### To be done
Every line from the one with "Keep writing the three.js" to the one with "return finish.material", including those two, is to be copied exactly; all other lines of the entries below are left out.

— START Supplied information —

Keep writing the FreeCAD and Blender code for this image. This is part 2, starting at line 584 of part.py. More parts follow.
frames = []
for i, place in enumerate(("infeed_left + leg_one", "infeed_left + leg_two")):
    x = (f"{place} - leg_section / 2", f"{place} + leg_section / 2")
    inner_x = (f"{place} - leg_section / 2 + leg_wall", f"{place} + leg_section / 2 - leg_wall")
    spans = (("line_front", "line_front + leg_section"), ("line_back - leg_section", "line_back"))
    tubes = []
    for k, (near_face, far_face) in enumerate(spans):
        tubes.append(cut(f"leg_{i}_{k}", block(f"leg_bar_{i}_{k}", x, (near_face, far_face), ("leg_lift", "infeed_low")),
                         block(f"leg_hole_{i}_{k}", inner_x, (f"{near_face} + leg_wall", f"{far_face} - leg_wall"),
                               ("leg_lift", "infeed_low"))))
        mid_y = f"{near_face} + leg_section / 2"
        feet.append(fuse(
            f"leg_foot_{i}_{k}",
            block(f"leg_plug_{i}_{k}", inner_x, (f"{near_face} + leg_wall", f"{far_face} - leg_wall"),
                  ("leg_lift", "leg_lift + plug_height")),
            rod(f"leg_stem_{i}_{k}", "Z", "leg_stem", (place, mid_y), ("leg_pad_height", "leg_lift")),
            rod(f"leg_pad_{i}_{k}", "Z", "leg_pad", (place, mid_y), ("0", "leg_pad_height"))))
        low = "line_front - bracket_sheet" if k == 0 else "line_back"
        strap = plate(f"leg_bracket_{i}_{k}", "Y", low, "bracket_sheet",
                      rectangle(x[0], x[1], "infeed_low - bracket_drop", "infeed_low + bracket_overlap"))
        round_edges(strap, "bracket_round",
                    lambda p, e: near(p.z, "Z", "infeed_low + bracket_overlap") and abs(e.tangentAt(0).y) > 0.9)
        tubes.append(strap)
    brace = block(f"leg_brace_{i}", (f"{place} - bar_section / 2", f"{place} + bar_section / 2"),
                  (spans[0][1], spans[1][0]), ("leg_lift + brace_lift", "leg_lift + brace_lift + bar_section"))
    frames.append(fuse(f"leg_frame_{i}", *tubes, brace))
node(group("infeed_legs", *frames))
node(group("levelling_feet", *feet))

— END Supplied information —
— START Supplied information —

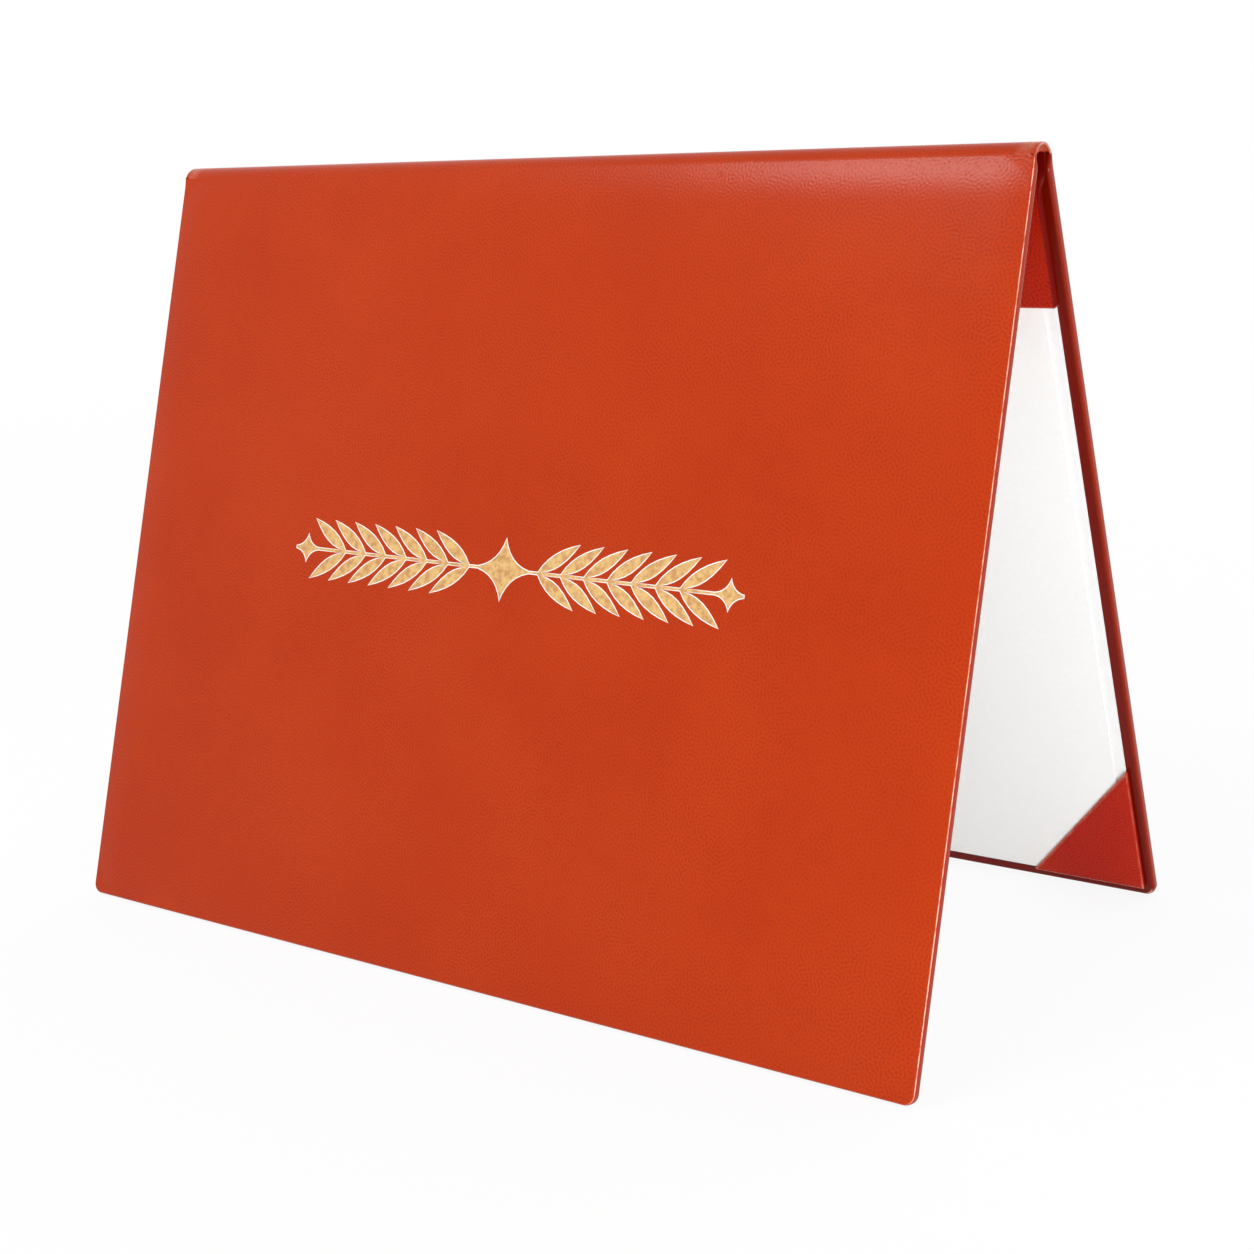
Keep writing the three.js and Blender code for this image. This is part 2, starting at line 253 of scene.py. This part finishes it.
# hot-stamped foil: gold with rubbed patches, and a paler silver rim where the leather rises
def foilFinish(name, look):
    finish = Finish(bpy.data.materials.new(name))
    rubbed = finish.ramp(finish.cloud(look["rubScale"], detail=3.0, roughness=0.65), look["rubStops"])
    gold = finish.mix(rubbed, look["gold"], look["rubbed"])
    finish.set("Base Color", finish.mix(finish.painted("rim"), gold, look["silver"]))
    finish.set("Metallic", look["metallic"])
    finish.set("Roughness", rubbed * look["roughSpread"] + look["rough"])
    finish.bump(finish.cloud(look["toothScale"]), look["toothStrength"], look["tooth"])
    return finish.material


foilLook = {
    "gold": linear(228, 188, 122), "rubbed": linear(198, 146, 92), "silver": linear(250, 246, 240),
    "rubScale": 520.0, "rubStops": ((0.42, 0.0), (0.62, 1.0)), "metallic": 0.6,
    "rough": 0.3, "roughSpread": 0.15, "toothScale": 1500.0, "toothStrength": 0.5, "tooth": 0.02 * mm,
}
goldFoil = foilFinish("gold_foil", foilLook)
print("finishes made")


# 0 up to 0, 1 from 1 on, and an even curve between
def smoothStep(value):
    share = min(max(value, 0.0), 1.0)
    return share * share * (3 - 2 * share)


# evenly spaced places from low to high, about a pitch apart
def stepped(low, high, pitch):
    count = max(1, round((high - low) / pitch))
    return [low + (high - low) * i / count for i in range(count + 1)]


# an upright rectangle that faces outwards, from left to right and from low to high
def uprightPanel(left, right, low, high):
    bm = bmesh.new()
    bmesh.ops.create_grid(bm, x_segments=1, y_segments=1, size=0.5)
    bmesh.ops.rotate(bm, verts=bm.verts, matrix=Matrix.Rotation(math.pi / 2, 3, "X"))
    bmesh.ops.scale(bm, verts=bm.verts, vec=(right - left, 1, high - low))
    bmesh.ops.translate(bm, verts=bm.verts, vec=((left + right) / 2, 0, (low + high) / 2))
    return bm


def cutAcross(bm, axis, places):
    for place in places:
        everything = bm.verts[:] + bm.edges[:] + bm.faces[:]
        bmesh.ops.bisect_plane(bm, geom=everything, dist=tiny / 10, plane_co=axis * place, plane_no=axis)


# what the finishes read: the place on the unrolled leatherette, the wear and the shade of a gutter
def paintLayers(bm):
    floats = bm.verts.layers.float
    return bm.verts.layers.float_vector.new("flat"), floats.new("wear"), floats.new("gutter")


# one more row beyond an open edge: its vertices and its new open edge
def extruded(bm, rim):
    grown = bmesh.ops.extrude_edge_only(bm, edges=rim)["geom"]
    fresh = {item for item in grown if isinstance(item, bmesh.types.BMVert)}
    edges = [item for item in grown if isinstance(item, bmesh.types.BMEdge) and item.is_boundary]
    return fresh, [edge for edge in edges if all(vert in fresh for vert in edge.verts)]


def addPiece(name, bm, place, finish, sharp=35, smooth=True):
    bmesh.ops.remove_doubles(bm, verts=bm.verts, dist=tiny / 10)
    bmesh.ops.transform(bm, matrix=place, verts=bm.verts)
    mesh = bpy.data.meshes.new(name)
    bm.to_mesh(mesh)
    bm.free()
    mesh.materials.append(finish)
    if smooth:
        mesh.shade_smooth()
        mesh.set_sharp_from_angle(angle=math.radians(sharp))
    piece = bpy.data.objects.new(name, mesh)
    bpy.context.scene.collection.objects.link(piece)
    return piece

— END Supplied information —

### Result of the task
Keep writing the three.js and Blender code for this image. This is part 2, starting at line 253 of scene.py. This part finishes it.
# hot-stamped foil: gold with rubbed patches, and a paler silver rim where the leather rises
def foilFinish(name, look):
    finish = Finish(bpy.data.materials.new(name))
    rubbed = finish.ramp(finish.cloud(look["rubScale"], detail=3.0, roughness=0.65), look["rubStops"])
    gold = finish.mix(rubbed, look["gold"], look["rubbed"])
    finish.set("Base Color", finish.mix(finish.painted("rim"), gold, look["silver"]))
    finish.set("Metallic", look["metallic"])
    finish.set("Roughness", rubbed * look["roughSpread"] + look["rough"])
    finish.bump(finish.cloud(look["toothScale"]), look["toothStrength"], look["tooth"])
    return finish.material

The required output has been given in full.